Foreign Securities Risk

Foreign securities, including ADRs, are subject to special risks. Foreign markets can be extremely volatile. Fluctuations in currency exchange rates may impact the value of foreign securities without a change in the intrinsic value of those securities. In addition, foreign governments may impose withholding taxes that would reduce the amount of income and capital gains available to distribute to shareholders. Other risks include: less publicly available information about foreign companies; the impact of political, social or diplomatic events; possible seizure, expropriation or nationalization of the company or its assets; and possible imposition of currency exchange controls.

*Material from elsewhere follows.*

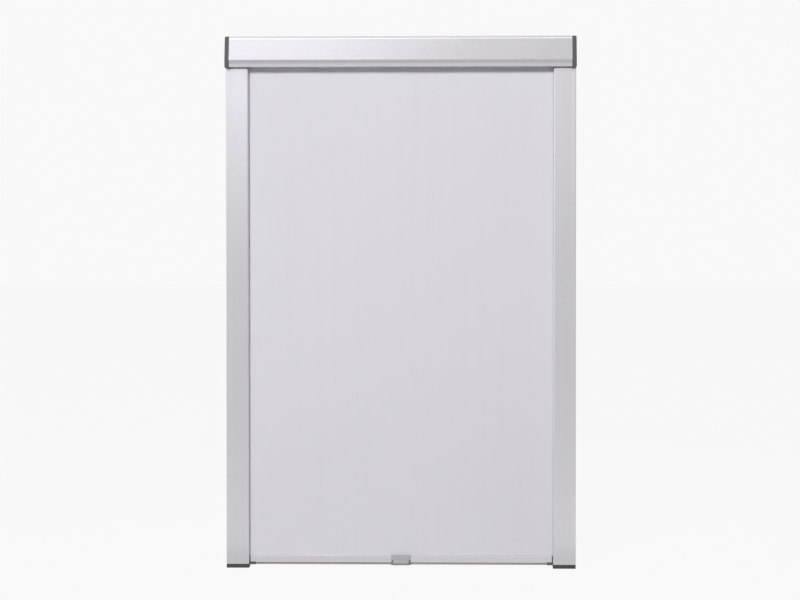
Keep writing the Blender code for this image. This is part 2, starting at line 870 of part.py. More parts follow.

Small and Medium Size Company Risk

Investments in smaller and medium size companies may be speculative and volatile and involve greater risks than are customarily associated with larger companies. Many small to medium companies are more vulnerable than larger companies to adverse business or economic developments. Securities of these types of companies may have limited liquidity and their prices may be more volatile. They may have limited product lines, markets or financial resources. New and improved products or methods of development may have a substantial impact on the earnings and revenues of such companies. Any such positive or negative developments could have a corresponding positive or negative impact on the value of their shares. You should expect that shares of a TCM separately managed account will be more volatile than an account that invests exclusively in large-capitalization companies.